Commanders and leaders
- Louis VII of France: Unknown

Casualties and losses
- Light: Moderate

= Battle of the Meander =

Battle in 1147 on the Second Crusade

The Battle of the Meander took place in December 1147 during the Second Crusade. The French Crusader army, led by Louis VII of France, successfully fended off an ambush by the Seljuks of Rum at the Meander River.

==Background==
King Louis VII led the French army on the march across Europe and Asia Minor to Jerusalem. The army decided to march along the coast of Anatolia because the defeat of King Conrad of Germany and his army at Dorylaeum had made it clear that marching inland was too dangerous. In December 1147 the army was marching across the valley of the river Maeander to reach the major port of Attalia. Odo of Deuil, who participated in the march, makes it clear that the Maeander valley was treacherous. Its mountain crags and slopes allowed the Turks to constantly harass the Crusaders with lightning raids.

==Battle==
The Turks launched a particularly heavy ambush as the Crusaders attempted to finally cross the river. They used their usual tactic of attacking and then quickly retreating before the enemy could regroup and counter-attack. On this occasion however, Louis had already placed his strongest knights to the front, side and rear, allowing these troops to engage the Turks before they could do much damage.
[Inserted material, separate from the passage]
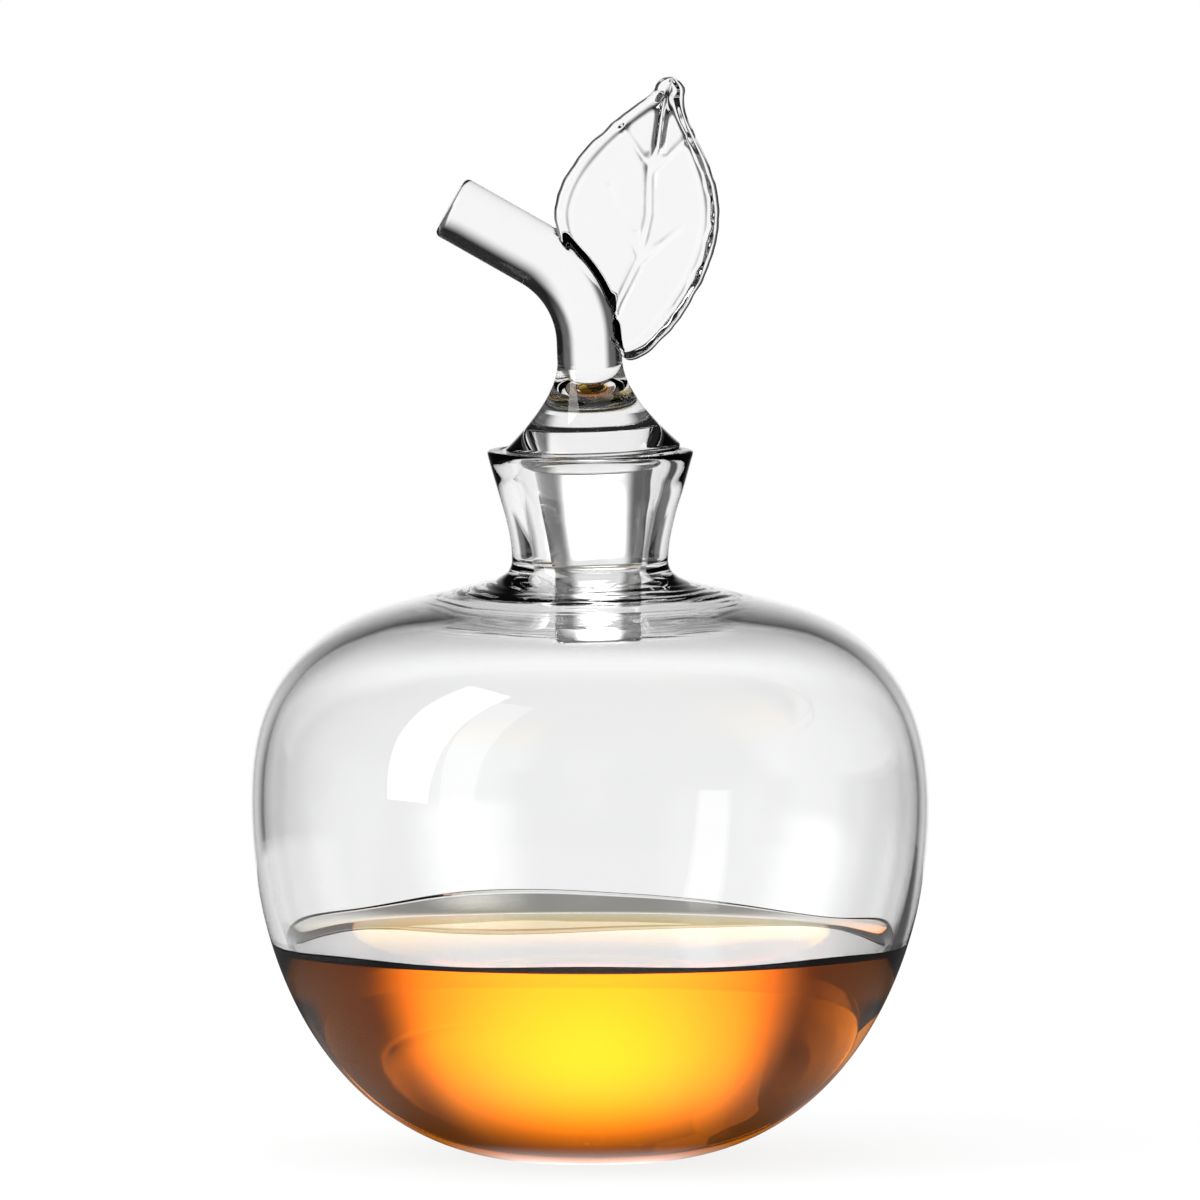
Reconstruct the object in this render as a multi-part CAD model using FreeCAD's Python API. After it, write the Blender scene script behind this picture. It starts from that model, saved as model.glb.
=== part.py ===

The Turks suffered heavy casualties, although many were able to escape back into the mountains on their swift horses. According to William of Tyre, writing later, the Crusaders also managed to capture many of the raiders. Neither William nor Odo reported on total Crusader casualties, although it can be assumed they were light because only one significant nobleman, Milo of Nogent, was killed. A rumour that defence was led by an unknown white-clad knight gained popularity among the Crusaders following the battle.

==Aftermath==
The victory was not enough to stop the Turkish attacks. Just days after the Battle of the Meander, the French army suffered a catastrophic defeat at Mount Cadmus. Nevertheless, historian Jonathon Phillips says that the Battle of the Meander is important because it helps in fully understanding the failure of the Second Crusade. He says that this engagement shows that the failure of the Crusade was caused by any inferior martial abilities of the Crusaders, as may seem the case.